> **Exercise directions**:
Repeat exactly each line of the data provided below.

> **Data provided**:
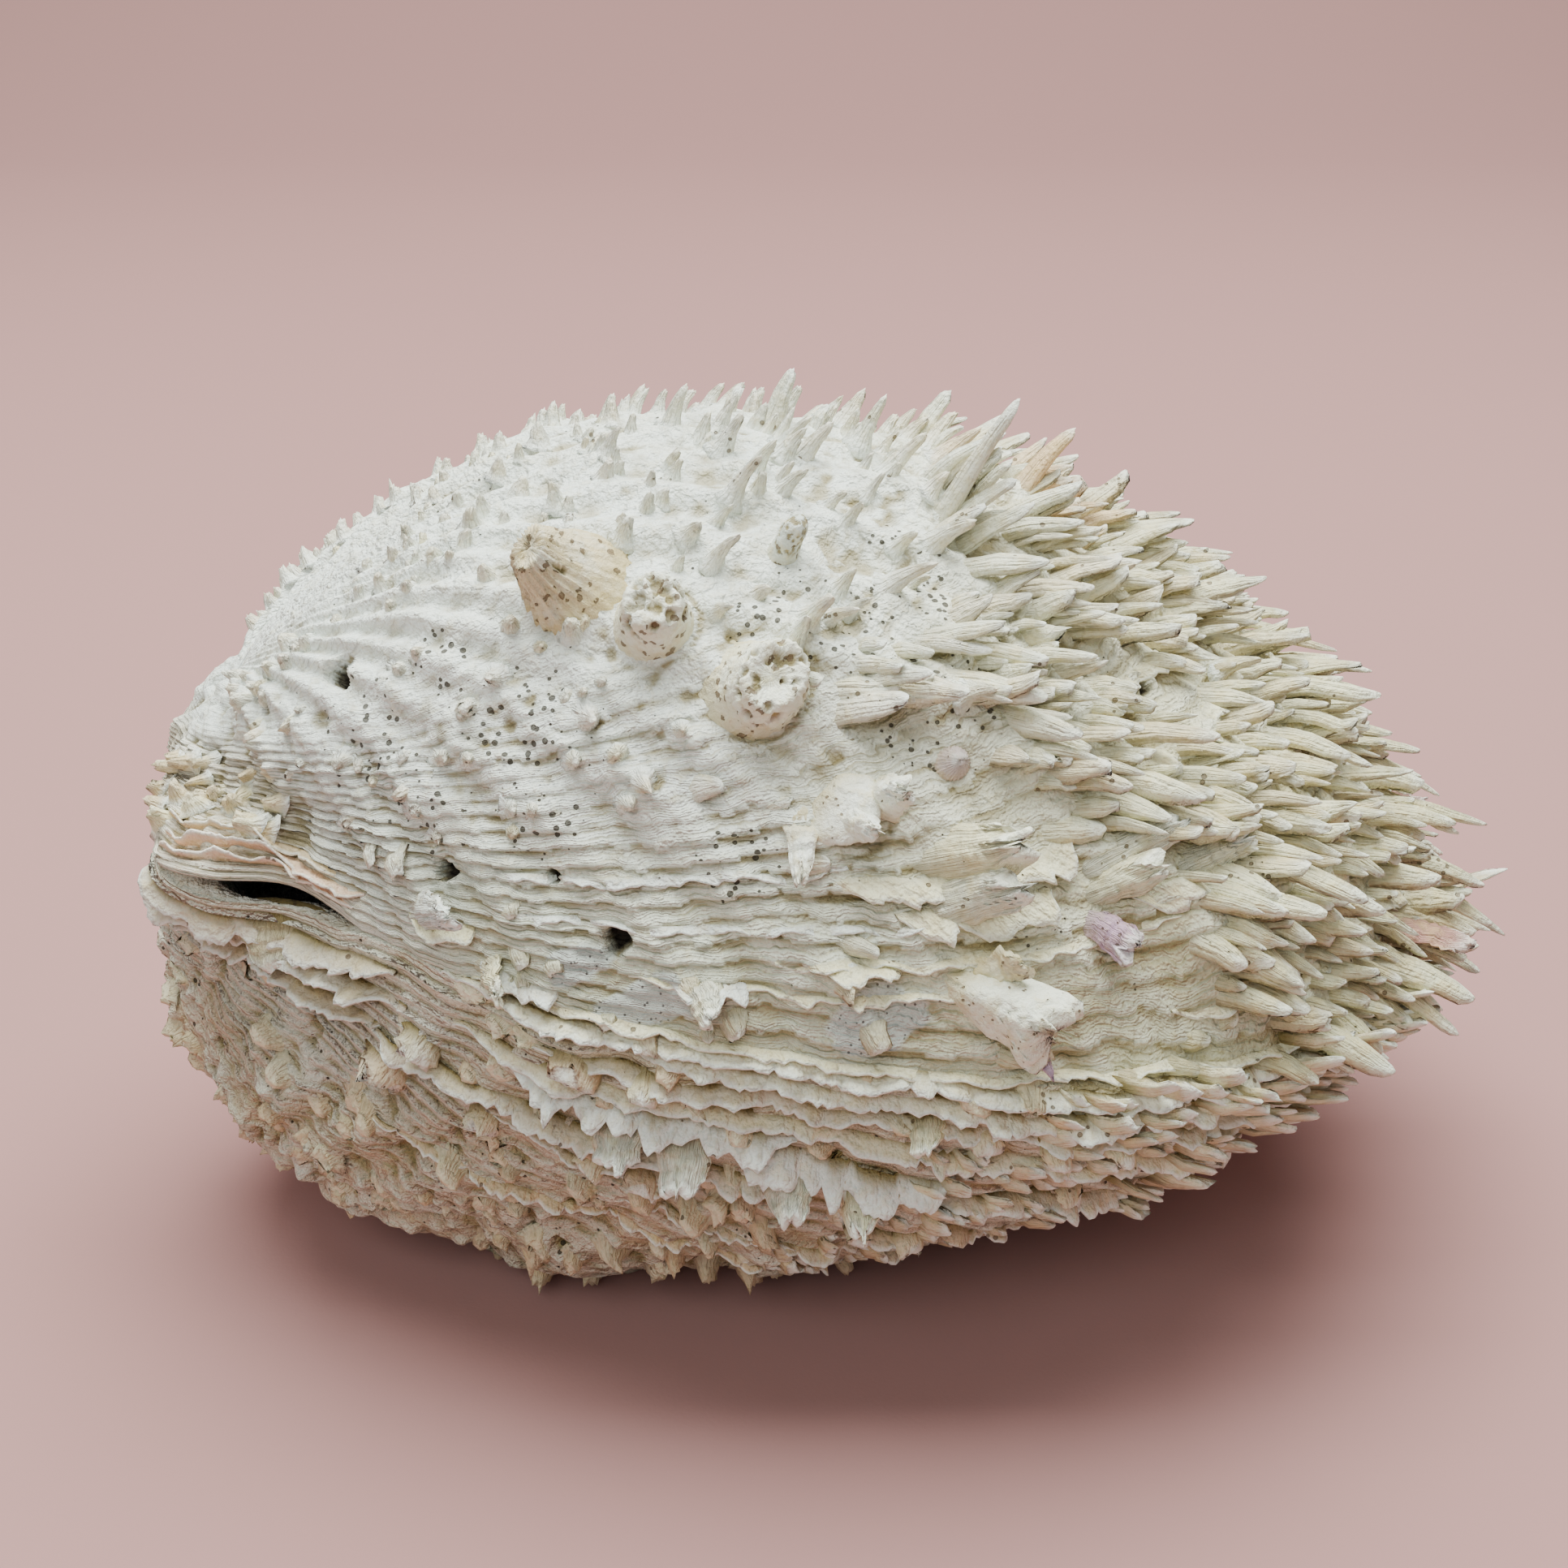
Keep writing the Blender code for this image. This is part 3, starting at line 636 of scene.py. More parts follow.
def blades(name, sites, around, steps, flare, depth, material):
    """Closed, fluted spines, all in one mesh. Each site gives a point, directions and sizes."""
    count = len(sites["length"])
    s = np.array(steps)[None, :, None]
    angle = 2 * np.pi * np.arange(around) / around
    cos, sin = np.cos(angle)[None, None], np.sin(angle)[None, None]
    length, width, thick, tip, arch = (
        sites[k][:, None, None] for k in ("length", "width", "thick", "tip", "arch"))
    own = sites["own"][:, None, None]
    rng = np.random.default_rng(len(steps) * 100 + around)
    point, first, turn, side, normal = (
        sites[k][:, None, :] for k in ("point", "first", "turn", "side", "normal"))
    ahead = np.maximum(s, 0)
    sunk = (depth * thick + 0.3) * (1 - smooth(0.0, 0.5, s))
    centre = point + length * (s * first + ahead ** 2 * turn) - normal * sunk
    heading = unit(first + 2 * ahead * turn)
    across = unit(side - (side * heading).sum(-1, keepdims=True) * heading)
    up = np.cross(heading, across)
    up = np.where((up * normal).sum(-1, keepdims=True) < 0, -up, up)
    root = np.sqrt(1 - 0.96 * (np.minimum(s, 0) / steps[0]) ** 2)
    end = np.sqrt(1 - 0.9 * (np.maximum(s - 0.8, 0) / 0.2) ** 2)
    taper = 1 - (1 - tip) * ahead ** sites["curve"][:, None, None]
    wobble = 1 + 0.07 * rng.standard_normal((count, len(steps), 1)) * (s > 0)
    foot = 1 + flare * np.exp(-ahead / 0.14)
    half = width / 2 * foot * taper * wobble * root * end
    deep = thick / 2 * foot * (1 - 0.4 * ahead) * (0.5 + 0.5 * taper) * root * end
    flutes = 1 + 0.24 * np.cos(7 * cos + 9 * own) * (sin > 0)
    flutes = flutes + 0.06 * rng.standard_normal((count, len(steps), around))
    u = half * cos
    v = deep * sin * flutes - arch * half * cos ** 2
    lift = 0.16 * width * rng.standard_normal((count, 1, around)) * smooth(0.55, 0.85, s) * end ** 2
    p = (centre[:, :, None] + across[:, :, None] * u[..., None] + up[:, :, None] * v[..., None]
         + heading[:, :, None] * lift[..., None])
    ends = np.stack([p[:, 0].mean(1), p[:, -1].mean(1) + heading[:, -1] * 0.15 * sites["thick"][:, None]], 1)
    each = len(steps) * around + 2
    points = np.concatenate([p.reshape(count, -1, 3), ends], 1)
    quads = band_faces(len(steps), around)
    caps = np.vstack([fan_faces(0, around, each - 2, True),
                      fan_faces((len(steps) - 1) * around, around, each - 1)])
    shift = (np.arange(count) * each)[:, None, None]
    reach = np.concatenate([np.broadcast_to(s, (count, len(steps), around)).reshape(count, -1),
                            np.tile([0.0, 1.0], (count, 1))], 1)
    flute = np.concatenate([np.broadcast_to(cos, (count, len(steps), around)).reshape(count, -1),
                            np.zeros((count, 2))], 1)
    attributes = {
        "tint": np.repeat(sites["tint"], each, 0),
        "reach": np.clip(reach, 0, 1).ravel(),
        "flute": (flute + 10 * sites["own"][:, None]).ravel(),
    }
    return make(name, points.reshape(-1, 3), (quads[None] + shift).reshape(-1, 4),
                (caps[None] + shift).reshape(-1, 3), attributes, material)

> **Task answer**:
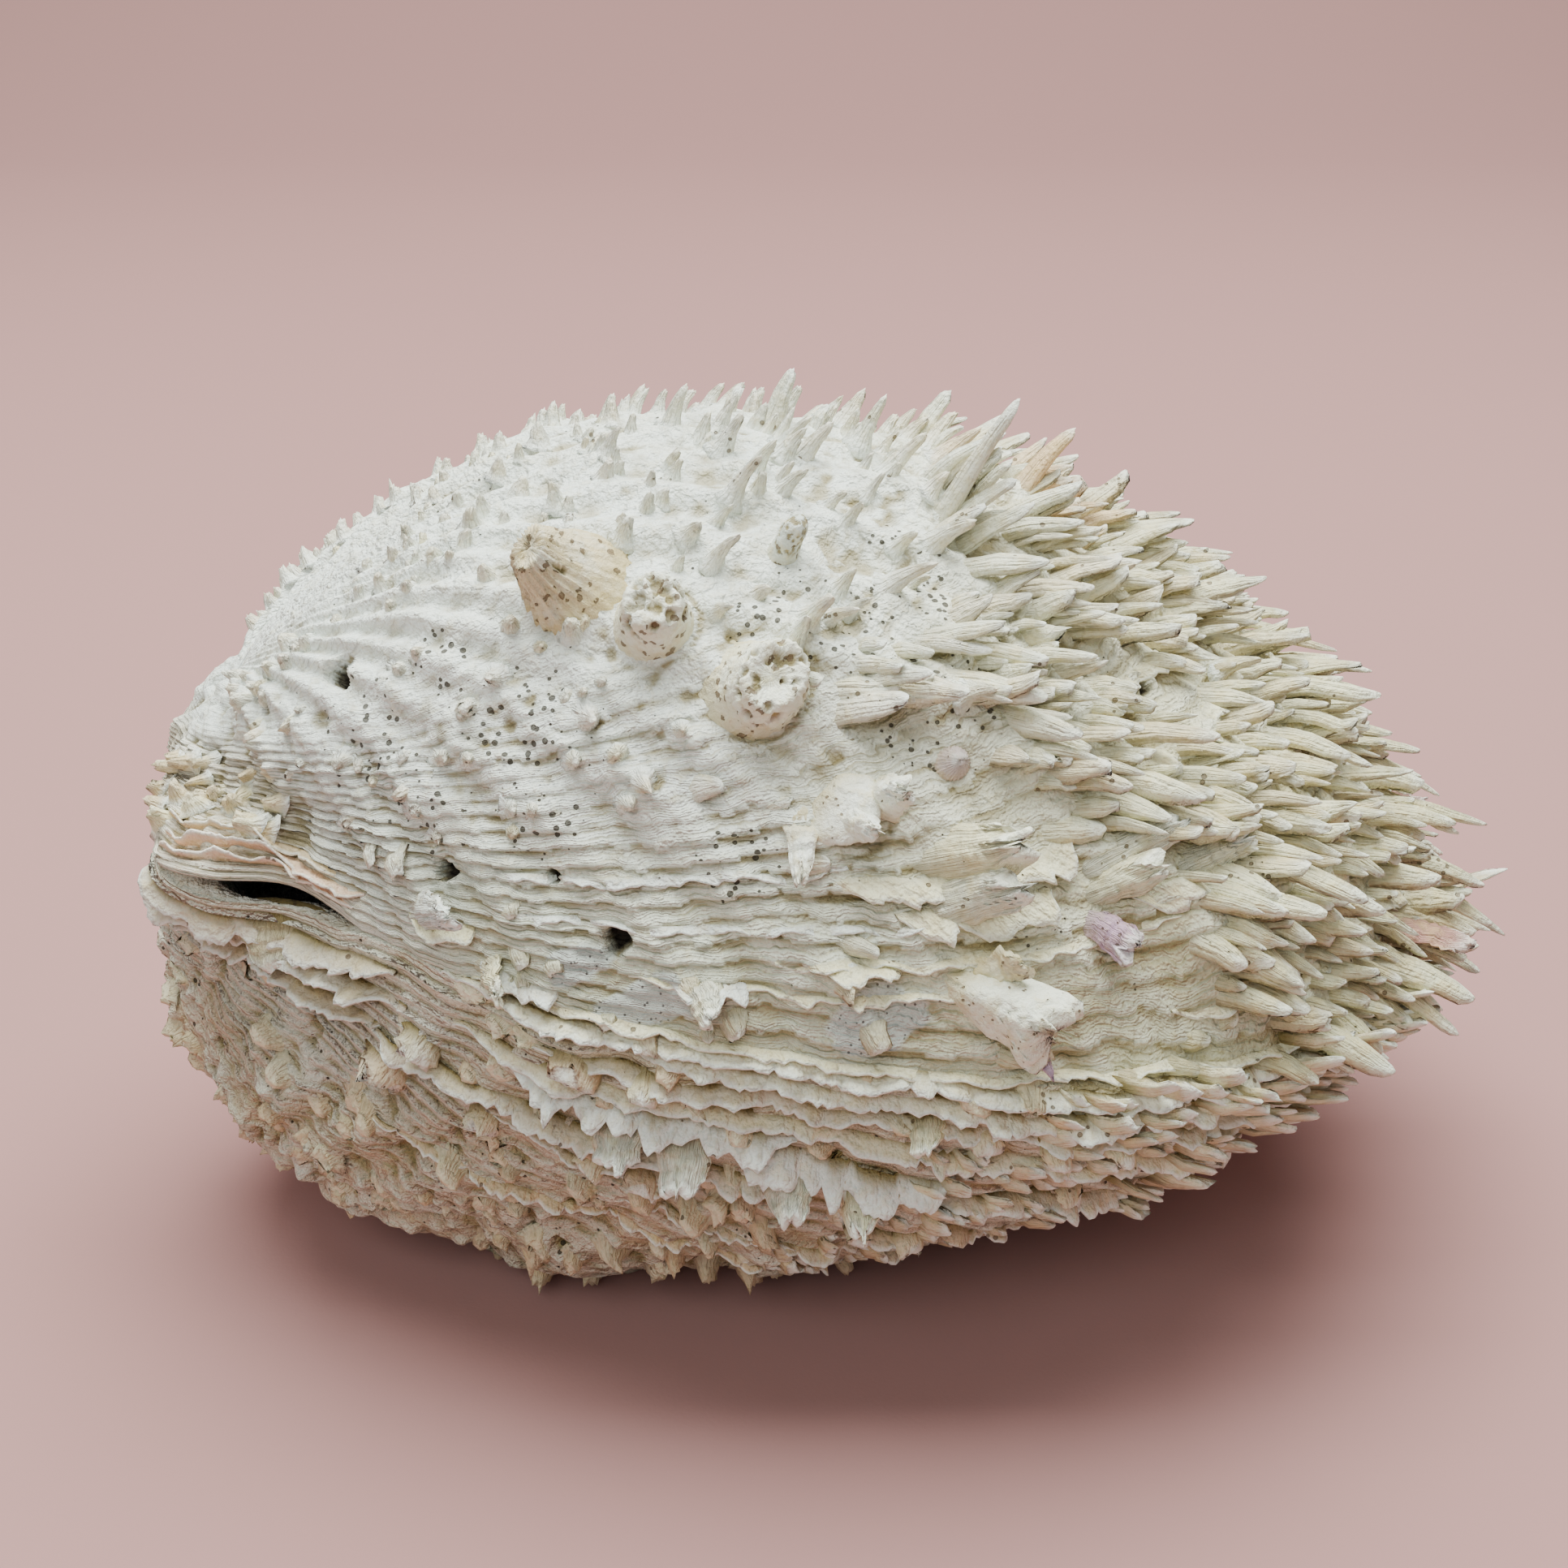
Keep writing the Blender code for this image. This is part 3, starting at line 636 of scene.py. More parts follow.
def blades(name, sites, around, steps, flare, depth, material):
    """Closed, fluted spines, all in one mesh. Each site gives a point, directions and sizes."""
    count = len(sites["length"])
    s = np.array(steps)[None, :, None]
    angle = 2 * np.pi * np.arange(around) / around
    cos, sin = np.cos(angle)[None, None], np.sin(angle)[None, None]
    length, width, thick, tip, arch = (
        sites[k][:, None, None] for k in ("length", "width", "thick", "tip", "arch"))
    own = sites["own"][:, None, None]
    rng = np.random.default_rng(len(steps) * 100 + around)
    point, first, turn, side, normal = (
        sites[k][:, None, :] for k in ("point", "first", "turn", "side", "normal"))
    ahead = np.maximum(s, 0)
    sunk = (depth * thick + 0.3) * (1 - smooth(0.0, 0.5, s))
    centre = point + length * (s * first + ahead ** 2 * turn) - normal * sunk
    heading = unit(first + 2 * ahead * turn)
    across = unit(side - (side * heading).sum(-1, keepdims=True) * heading)
    up = np.cross(heading, across)
    up = np.where((up * normal).sum(-1, keepdims=True) < 0, -up, up)
    root = np.sqrt(1 - 0.96 * (np.minimum(s, 0) / steps[0]) ** 2)
    end = np.sqrt(1 - 0.9 * (np.maximum(s - 0.8, 0) / 0.2) ** 2)
    taper = 1 - (1 - tip) * ahead ** sites["curve"][:, None, None]
    wobble = 1 + 0.07 * rng.standard_normal((count, len(steps), 1)) * (s > 0)
    foot = 1 + flare * np.exp(-ahead / 0.14)
    half = width / 2 * foot * taper * wobble * root * end
    deep = thick / 2 * foot * (1 - 0.4 * ahead) * (0.5 + 0.5 * taper) * root * end
    flutes = 1 + 0.24 * np.cos(7 * cos + 9 * own) * (sin > 0)
    flutes = flutes + 0.06 * rng.standard_normal((count, len(steps), around))
    u = half * cos
    v = deep * sin * flutes - arch * half * cos ** 2
    lift = 0.16 * width * rng.standard_normal((count, 1, around)) * smooth(0.55, 0.85, s) * end ** 2
    p = (centre[:, :, None] + across[:, :, None] * u[..., None] + up[:, :, None] * v[..., None]
         + heading[:, :, None] * lift[..., None])
    ends = np.stack([p[:, 0].mean(1), p[:, -1].mean(1) + heading[:, -1] * 0.15 * sites["thick"][:, None]], 1)
    each = len(steps) * around + 2
    points = np.concatenate([p.reshape(count, -1, 3), ends], 1)
    quads = band_faces(len(steps), around)
    caps = np.vstack([fan_faces(0, around, each - 2, True),
                      fan_faces((len(steps) - 1) * around, around, each - 1)])
    shift = (np.arange(count) * each)[:, None, None]
    reach = np.concatenate([np.broadcast_to(s, (count, len(steps), around)).reshape(count, -1),
                            np.tile([0.0, 1.0], (count, 1))], 1)
    flute = np.concatenate([np.broadcast_to(cos, (count, len(steps), around)).reshape(count, -1),
                            np.zeros((count, 2))], 1)
    attributes = {
        "tint": np.repeat(sites["tint"], each, 0),
        "reach": np.clip(reach, 0, 1).ravel(),
        "flute": (flute + 10 * sites["own"][:, None]).ravel(),
    }
    return make(name, points.reshape(-1, 3), (quads[None] + shift).reshape(-1, 4),
                (caps[None] + shift).reshape(-1, 3), attributes, material)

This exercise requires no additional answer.